The charter is to be looked at, as it is made a public act, and the declaration makes it a part thereof. The charter of the company provides, that when the corporators and their associates shall have subscribed $100,000, and shall have paid in $10,000, and shall have secured the stock not paid in by certain enumerated securities, and have chosen certain directors and officers, the company shall be deemed fully organized, and enjoy the powers conferred by the charter. 'Ah the declaration avers that the corporation was organized under and by virtue of its charter, and had been in operation long prior to the passage of the general Insurance law, it may be assumed that these conditions of the charter, as to the amount of stock to be paid in, and the giving of the required securities for the stock not paid in, had been complied with, the presumption to be indulged being, that the company was rightfully organized and rightfully doing business.

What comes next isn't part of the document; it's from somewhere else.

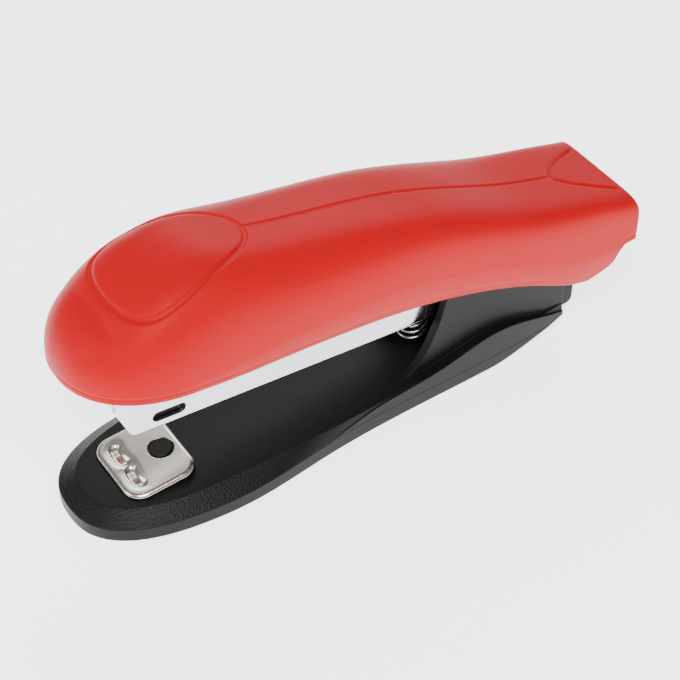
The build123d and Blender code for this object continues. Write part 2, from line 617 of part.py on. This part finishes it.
for y, name in ((-BLADE_RIVET_Y, "blade_rivet_left"), (BLADE_RIVET_Y, "blade_rivet_right")):
    with BuildPart() as blade_rivet:
        with BuildSketch(magazine_level(ARM_TOP - ARM_SHEET)):
            with Locations((rivet_u, y)):
                Circle(RIVET_R)
        extrude(amount=ARM_SHEET + BLADE_T)
        with BuildSketch(magazine_level(ARM_TOP + BLADE_T)):
            with Locations((rivet_u, y)):
                Circle(RIVET_HEAD_R)
        extrude(amount=RIVET_HEAD_T)
    blade_rivet.part.label = name
    export_step(blade_rivet.part, f"parts/{name}.step")

leaf_rear = leaf_rivet_u + 3.5
leaf_bend = leaf_rivet_u - 3.5
leaf_tip = BLOCK_FRONT + 4.0
with BuildPart() as arm_leaf_spring:
    with BuildSketch(magazine_side()):
        with BuildLine():
            rear_v = arm_top(leaf_rear) - ARM_SHEET
            bend_v = arm_top(leaf_bend) - ARM_SHEET
            tip_v = BLOCK_TOP + LEAF_T + 0.15
            Line((leaf_rear, rear_v), (leaf_bend, bend_v))
            upper = Spline((leaf_bend, bend_v), ((leaf_bend + leaf_tip) / 2, (bend_v + tip_v) / 2 - 0.3),
                           (leaf_tip, tip_v))
            Line(upper @ 1, (leaf_tip, tip_v - LEAF_T))
            lower = Spline((leaf_tip, tip_v - LEAF_T),
                           ((leaf_bend + leaf_tip) / 2 + 0.1, (bend_v + tip_v) / 2 - 0.3 - LEAF_T),
                           (leaf_bend, bend_v - LEAF_T))
            Polyline(lower @ 1, (leaf_rear, rear_v - LEAF_T), (leaf_rear, rear_v))
        make_face()
    extrude(amount=LEAF_HALF, both=True)
    with BuildSketch(magazine_level(0)):
        with Locations((leaf_rivet_u, 0)):
            Circle(RIVET_R + 0.02)
    extrude(amount=ARM_TOP, mode=Mode.SUBTRACT)
arm_leaf_spring.part.label = "arm_leaf_spring"
export_step(arm_leaf_spring.part, "parts/arm_leaf_spring.step")

with BuildPart() as leaf_rivet:
    shank_top = arm_top(leaf_rivet_u) + 0.1
    shank_low = arm_top(leaf_rivet_u) - ARM_SHEET - LEAF_T - 0.1
    with BuildSketch(magazine_level(shank_low)):
        with Locations((leaf_rivet_u, 0)):
            Circle(RIVET_R)
    extrude(amount=shank_top - shank_low)
    with BuildSketch(magazine_level(shank_low)):
        with Locations((leaf_rivet_u, 0)):
            Circle(RIVET_HEAD_R)
    extrude(amount=-RIVET_HEAD_T)
leaf_rivet.part.label = "leaf_rivet"
export_step(leaf_rivet.part, "parts/leaf_rivet.step")

# ================= cover =================


def arch_section(half, top, middle, drop, power):
    """Points of a rounded arch, from its lower edge at -Y over the top to the one at +Y."""
    side = []
    for share in (1.0, 0.75, 0.5, 0.25):
        tuck = COVER_TUCK * (share * COVER_NOSE_DROP / 4) ** 1.5
        side.append((half * (1 - tuck), middle - drop * share))
    for step in range(ARCH_STEPS):
        angle = pi / 2 * step / ARCH_STEPS
        side.append((half * cos(angle) ** (2 / power), middle + (top - middle) * sin(angle) ** (2 / power)))
    return [(-y, z) for y, z in side] + [(0.0, top)] + [(y, z) for y, z in reversed(side)]


def cover_stations(inset):
    """X and section of each station, moved in by a wall thickness."""
    tip_x = COVER_TIP_X + inset
    half, top, middle, power = COVER_BODY[0][1:]
    stations = []
    for share in (0.998, 0.975, 0.92, 0.82, 0.68, 0.5, 0.28):
        x = COVER_NOSE_X - (COVER_NOSE_X - tip_x) * share
        scale = (1 - share ** COVER_NOSE_POWER) ** (1 / COVER_NOSE_POWER)
        roof = max(COVER_NOSE_ROOF, top - COVER_NOSE_FALL * (COVER_NOSE_X - x)) - inset
        stations.append((x, arch_section((half - inset) * scale, middle + (roof - middle) * scale, middle,
                                         COVER_NOSE_DROP * scale, power)))
    for x, half, top, middle, power in COVER_BODY:
        stations.append((x - inset if x == COVER_REAR_X else x,
                         arch_section(half - inset, top - inset, middle, COVER_NOSE_DROP, power)))
    return stations


with BuildPart() as cover_cavity:
    for x, points in cover_stations(COVER_WALL):
        with BuildSketch(Plane.YZ.offset(x)):
            with BuildLine():
                arch = Spline(*points)
                Line(arch @ 1, arch @ 0)
            make_face()
    loft()
    # two long ribs and two cross ribs stay, and sit on the pressing arm
    rib_front = BLADE_FRONT + BLADE_TAB_LENGTH + 2
    with BuildSketch(magazine_side()):
        with BuildLine():
            Polyline((rib_front, 45), (rib_front, ARM_TOP), (BLADE_BACK + ARM_LEVEL, ARM_TOP),
                     (-LOBE_R, arm_top(-LOBE_R)), (-LOBE_R, 45), close=True)
        make_face()
    rib_slab = extrude(amount=BAR / 2, both=True, mode=Mode.PRIVATE)
    for y in (-4.0, 4.0):
        add(rib_slab & Box(4 * BAR, COVER_WALL, 4 * BAR, mode=Mode.PRIVATE).moved(Location((0, y, 0))),
            mode=Mode.SUBTRACT)
    for u in (rib_front + 4, -40.0):
        x, _, z = magazine_point(u, ARM_TOP)
        add(rib_slab & Box(COVER_WALL, 4 * BAR, 4 * BAR, mode=Mode.PRIVATE).moved(Location((x, 0, 0))),
            mode=Mode.SUBTRACT)

with BuildPart() as top_cover:
    for x, points in cover_stations(0):
        with BuildSketch(Plane.YZ.offset(x)):
            with BuildLine():
                arch = Spline(*points)
                Line(arch @ 1, arch @ 0)
            make_face()
    loft()
    add(cover_cavity.part, mode=Mode.SUBTRACT)
    with BuildSketch(upright(0)):
        with BuildLine():
            lip = Spline(*LIP)
            tail = Spline(*TAIL, tangents=[(1, 0), (-0.3, 1)])
            Polyline(tail @ 1, (TAIL[-1][0], 60), (LIP[0][0] - 3, 60), (LIP[0][0] - 3, LIP[0][1]), LIP[0])
        make_face()
    extrude(amount=BAR / 2, both=True, mode=Mode.INTERSECT)
    # open below the rear wall
    with BuildSketch(Plane.YZ.offset(COVER_REAR_X - 6)):
        with Locations((0, REAR_WALL_LOW - 15)):
            Rectangle(2 * (COVER_BODY[-1][1] - COVER_WALL), 30)
    extrude(amount=10, mode=Mode.SUBTRACT)
top_cover.part.label = "top_cover"
export_step(top_cover.part, "parts/top_cover.step")
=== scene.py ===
import math

import bpy
import numpy as np
from mathutils import Matrix, Vector


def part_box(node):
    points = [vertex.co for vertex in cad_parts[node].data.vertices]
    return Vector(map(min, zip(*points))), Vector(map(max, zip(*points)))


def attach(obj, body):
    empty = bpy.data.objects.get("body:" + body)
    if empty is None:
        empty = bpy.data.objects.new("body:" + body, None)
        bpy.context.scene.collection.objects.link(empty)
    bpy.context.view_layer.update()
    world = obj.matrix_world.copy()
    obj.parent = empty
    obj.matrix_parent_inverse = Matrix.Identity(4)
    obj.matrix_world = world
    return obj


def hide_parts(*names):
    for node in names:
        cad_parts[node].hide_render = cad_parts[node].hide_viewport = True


# Looks of the stapler. Lengths in the tables are mm in the row frame; MM turns them into metres.

MM = 0.001

# ---- cover: the CAD cover's profile, with its edge and tail as plain splines ----
TIP_X, NOSE_X, REAR_X = -52.0, -36.0, 53.4
NOSE_POWER = 2.2
NOSE_DROP = 11.0
NOSE_ROOF = 42.2
NOSE_FALL = 0.4
TUCK = 0.045
WALL = 1.3
BODY = np.array([             # x, half-width, top, height where it is widest, exponent
    (-36.0, 13.25, 45.8, 30.8, 2.7),
    (-29.0, 13.05, 46.7, 31.0, 2.85),
    (-20.0, 12.75, 44.85, 31.1, 3.05),
    (-8.0, 12.25, 42.3, 30.6, 3.3),
    (6.0, 11.7, 39.5, 29.0, 3.8),
    (20.0, 11.35, 34.75, 25.2, 4.7),
    (32.0, 11.3, 30.2, 20.6, 6.0),
    (42.0, 11.2, 27.45, 16.8, 7.5),
    (REAR_X, 11.0, 24.5, 16.2, 8.0),
])
LIP = np.array([              # lower edge of the side, x and z
    (-53.0, 30.9), (-44.8, 30.3), (-36.8, 29.4), (-28.4, 28.1), (-19.4, 27.1), (-10.0, 26.0),
    (3.0, 24.0), (15.4, 21.2), (24.0, 18.5), (30.0, 16.1), (36.0, 13.1), (40.0, 11.3), (43.5, 10.4),
])
TAIL = np.array([             # rear edge of the side, x and z
    (43.5, 10.4), (46.4, 11.3), (49.3, 14.3), (51.8, 17.7), (52.95, 21.2), (52.6, 24.3),
])
TAIL_WIDEST_X, TAIL_WIDEST_Z = TAIL[4]
REAR_WALL_LOW = 19.0
REAR_WALL_T = 0.6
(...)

It being taken, then, that the required amount of stock had been paid in, and that the residue of the stock not paid in had been secured in the prescribed manner, the company had a franchise to do the business of fire, marine and life insurance. The securities for the stock not paid in formed a part of the capital stock of the company,—constituted a feature of the character of its capital. It was to all substantial intent and purpose an investment of the capital and assets of the company. It was, in effect, the same as if the subscriptions had been paid in and the money then invested in such securities, and, in my view, comes within the exceptions in said section 19 of the general Insurance law, as to bringing already organized companies under its provisions; that the capital of any such company might continue of the character authorized by its charter, and that the investment of its capital and assets might remain the same as prescribed by its charter. This would seem to be language framed with a view to just such a case as here presented. It was also a privilege to the company to hold and retain these securities as they were, and so the case may also be regarded as within the last and more general exception of the section, that the company should be entitled to all the privileges and powers granted by its charter.

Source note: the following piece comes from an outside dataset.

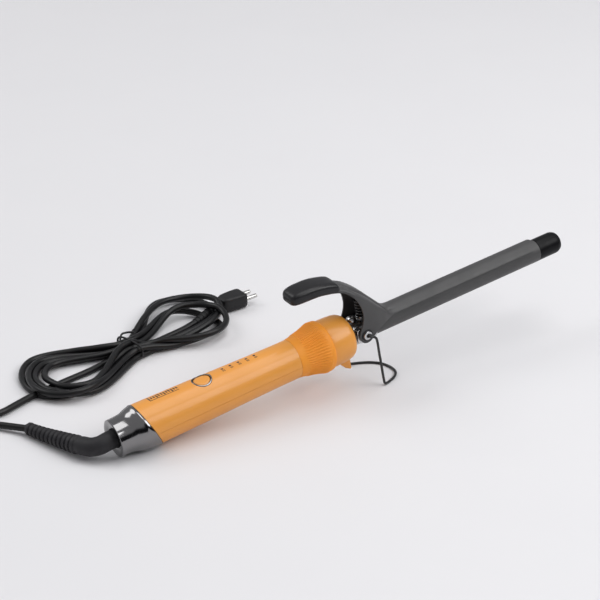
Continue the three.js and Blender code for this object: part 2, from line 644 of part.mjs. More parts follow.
// outline of the tied hank, seen from above
const HANK = [
  [-12, 100], [-11.5, 86], [-7, 76], [2, 71.5], [14, 71.5], [120, 88.5], [136, 92], [147, 101], [154, 114],
  [157, 128], [157, 148], [154, 162], [146, 168.5], [136, 171.5], [122, 169], [34, 149], [16, 142], [0, 131],
  [-8, 117],
];

function cordParts() {
  add(group, 'cord_lead', tubeAlong(LEAD, CORD_R, 8, 54), BLACK_MATTE);
  add(group, 'cord_hank', plate(HANK, 0.3, HANK_H), BLACK_MATTE);
  const plug = new THREE.Group();
  plug.name = 'plug_frame';
  plug.position.set(158.6, 134.8, 0);
  plug.rotation.z = 6 * Math.PI / 180;
  group.add(plug);
  const body = [
    [0, -5.5], [3, -6.8], [17.5, -7.2], [PLUG_LENGTH, -6.4], [PLUG_LENGTH, 6.4], [17.5, 7.2], [3, 6.8], [0, 5.5],
  ];
  add(plug, 'plug_body', plate(body, 0.4, 12), BLACK_MATTE);
  [-1, 1].forEach((side) => {
    const pin = crossBarX(PLUG_LENGTH + FIT, PLUG_LENGTH + 10, side * 4, 6.2, 1.6);
    add(plug, `plug_pin_${side < 0 ? 'near' : 'far'}`, pin, STEEL);
  });
}

function crossBarX(x0, x1, y, z, radius) {
  const geometry = disc(x0, x1, radius, 16);
  geometry.translate(0, y, z);
  return geometry;
}

// ---- build ----------------------------------------------------------------
handleShells();
rearCap();
ribbedCollar();
frontRing();
barrel();
clipLever();
thumbRest();
leverSpring();
pivotParts();
wireStand();
electronics();
swivel();
cordParts();

iron.position.set(0, 0, BASE_Z);
const ORIGIN = [160.22, 17];        // middle of the iron's own extent, without the cord
group.position.set(-ORIGIN[0], -ORIGIN[1], 0);
group.updateMatrixWorld(true);

export default group;
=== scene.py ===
"""A slim curling iron: tapered handle, ribbed collar, sprung clip, wire stand, boot, tied cord and plug."""
import json
from math import atan2, ceil, copysign, cos, exp, hypot, pi, radians, sin, sqrt, tanh

import bmesh
import bpy
import numpy as np
from mathutils import Matrix, Vector


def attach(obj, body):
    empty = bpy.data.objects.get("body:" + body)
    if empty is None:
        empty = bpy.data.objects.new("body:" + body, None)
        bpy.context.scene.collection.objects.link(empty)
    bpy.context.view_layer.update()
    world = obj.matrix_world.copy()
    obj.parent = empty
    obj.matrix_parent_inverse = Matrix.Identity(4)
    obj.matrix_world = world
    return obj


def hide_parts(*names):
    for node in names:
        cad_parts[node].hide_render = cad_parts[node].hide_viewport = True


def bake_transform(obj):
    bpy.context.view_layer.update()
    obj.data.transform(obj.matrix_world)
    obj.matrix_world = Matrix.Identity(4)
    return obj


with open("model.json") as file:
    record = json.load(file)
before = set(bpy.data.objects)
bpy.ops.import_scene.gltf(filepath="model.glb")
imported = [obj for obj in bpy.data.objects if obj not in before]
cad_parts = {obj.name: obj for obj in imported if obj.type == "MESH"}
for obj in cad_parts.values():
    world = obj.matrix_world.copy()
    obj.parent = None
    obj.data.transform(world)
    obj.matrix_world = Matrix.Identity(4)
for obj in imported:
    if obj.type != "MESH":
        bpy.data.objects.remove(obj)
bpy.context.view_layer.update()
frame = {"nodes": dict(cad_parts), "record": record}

scene = bpy.context.scene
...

There is every reason why there should have been exception of such cases. These assets of the company, its unpaid subscriptions, were secured by satisfactory securities, as is to be presumed. To what end should they have been required to be immediately collected in ? It could not be for the purpose of having the money kept in hand, for the general Insurance law itself authorizes the companies to be formed under it to invest their capital and assets in securities. By such collection, securities which were satisfactory would have been forced to be collected in, in order, as the general Insurance law authorizes to be done, to reinvest the proceeds in securities again. No such idle purpose could be attributed to the legislature, and the necessity of any such action was guarded against by the exceptions named.
Further, this provision in section 16 has no proper application to insurance companies already organized and doing business. It relates to insurance companies to be thereafter organized under that general’ Insurance law. The act made it a preliminary and a prerequisite to the commencement of business and issuing policies, by any company, that the whole amount of the capital of the company should have been paid in, and a certificate thereof from the proper officer be obtained and filed, the 10th section of the act providing, “which, [cerifícate] on being filed in the office of the clerk of the county where the company is to be located, shall be their authority to commence business and issue policies; ” and the 16th section, under which the liability here is claimed, provides that until the whole amount of the capital of any company organized under, that act shall have been paid in, the trustees and corporators of the company shall be liable for all debts or responsibilities of the company to the amount by them subscribed. But this company, by its charter, was authorized to commence business when $10,000 should have been actually paid in on the stock subscribed, and the residue of the subscriptions secured as by the act provided. Under this authority of its charter it was already, when the general Insurance law was passed, and for a long time before had been, rightfully doing business.
This provision in section 16, in relation to something to be done by insurance companies thereafter to be formed as an authority for them to commence business, would not properly apply to preexisting companies which were already, and for a long time before had been, rightfully doing business. The latter needed no authority to commence business and issue policies. They already had it. But it was future companies, thereafter to be organized under the law, that were required to have such authority to commence business and issue policies, and until they obtained it the trustees and corporators were made subject to this liability imposed by this 16th section of the act.
; To repeat, in short: Previously organized companies, under special charters, are in some respects brought under the provisions of the general Insurance law. The bringing them under such provisions is done entirely by the 19th section of the act;, but this section carefully enumerates certain exceptions where such former companies shall not be brought under the provisions of the act. It does seem to me that the case of this insurance company, with the special provision of its charter for the investment of the unpaid portion of subscriptions in certain enumerated securities, comes within these exceptions upon any fair reading of language. To apply, here, the provision in section 16 of the act, and make the stockholders in this company liable for the debts of the company to the amount of then' subscriptions, until the whole amount of subscribed stock of the company shall have been actually paid in, in money, and a certificate thereof obtained and recorded, as provided by the act, would, as I conceive, be in contravention of such exceptions that the capitals of such previously organized companies “may continue of the amounts and character named in and authorized by their respective charters, and the investments of the capital and assets of such eom-panies may remain the same as prescribed by their charters, anything in this act to the contrary notwithstanding; and such companies shall also be entitled to all the privileges and powers granted by said charters. ” And it would seem, further, as before said, that this provision as to the whole amount of capital being paid in, and a certificate thereof being obtained and recorded, which is made the authority for commencing business and issuing policies, is, in its nature, not properly applicable to preexisting companies doing business under authority of law theretofore granted.
These, as I regard, are reasons sufficient, without looking further, for sustaining the demurrer to the declaration. There is no previous case of contrary import in this court which should have any binding force as a precedent.
In the case of Butler v. Walker, 80 Ill. 345, in denying the application for a rehearing, there was express reservation made that the grounds of the decision in that case might be reexaminable in any subsequent ease of the kind that should come before the court. The special provisions of the charter of the insurance company there, in respect of the authority for the taking of securities for the unpaid portion of its subscribed stock, were not at all considered or brought to the attention of the court in that case. Subsequent cases,'until the present, but followed Butler v. Walker, there having been no raising or consideration of the questions- in this case discussed. Not until now has there been a presentation or consideration of these questions.